Today in Biofuels Opinion: “(EBB) said it had strong indications subsidized and dumped U.S. biodiesel continues to enter the EU.”

From Reuters: “Europe’s biofuels industry said on Thursday it would lodge a complaint with EU trade authorities against companies they say are evading duties slapped on U.S. biodiesel imports…The Brussels-based European Biodiesel Board (EBB) said it had strong indications subsidized and dumped U.S. biodiesel continues to enter the EU market, either via third countries based on fraudulent declarations of origin, or through blends…The EBB said it would file the complaint in coming weeks, but did not identify companies it suspected were involved, nor gave figures, but a spokeswoman said the volumes involved were “substantial.”

Olivier De Schutter, UN special rapporteur on the right to food: “I think that for biofuels there are two very different problems.

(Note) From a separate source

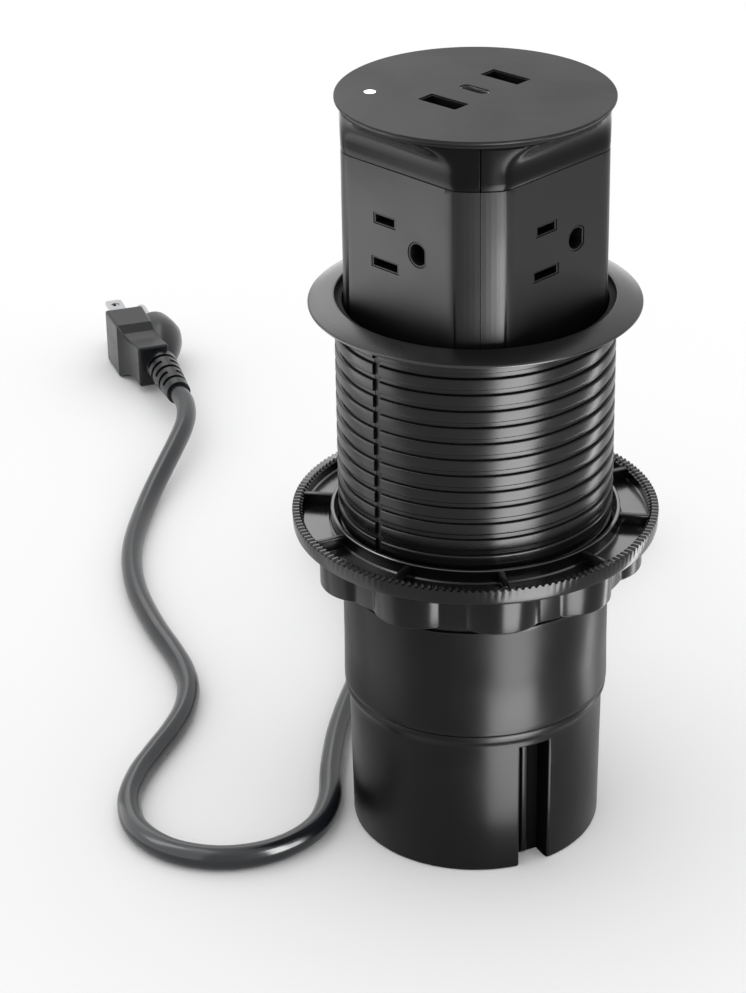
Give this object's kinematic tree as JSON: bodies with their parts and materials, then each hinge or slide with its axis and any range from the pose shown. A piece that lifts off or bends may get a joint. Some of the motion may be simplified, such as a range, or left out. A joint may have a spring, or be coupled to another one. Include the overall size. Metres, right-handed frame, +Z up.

The first one is that increasingly crops will be diverted to the production of fuel and the pressure on the supply side of the global equation will increase as a result. Many experts agree this was a major cause of the global food price crisis of 2007-2008. The US and the EU – which are major consumers of biofuels – made the markets nervous in 2007-2008. This led to speculation on the markets as a consequence. So this is one problem: this puts pressure on markets that are by definition volatile because of weak elasticity of supply and demand. So, once you introduce the additional biofuel factor in an already strained situation, it can easily lead markets to panic.”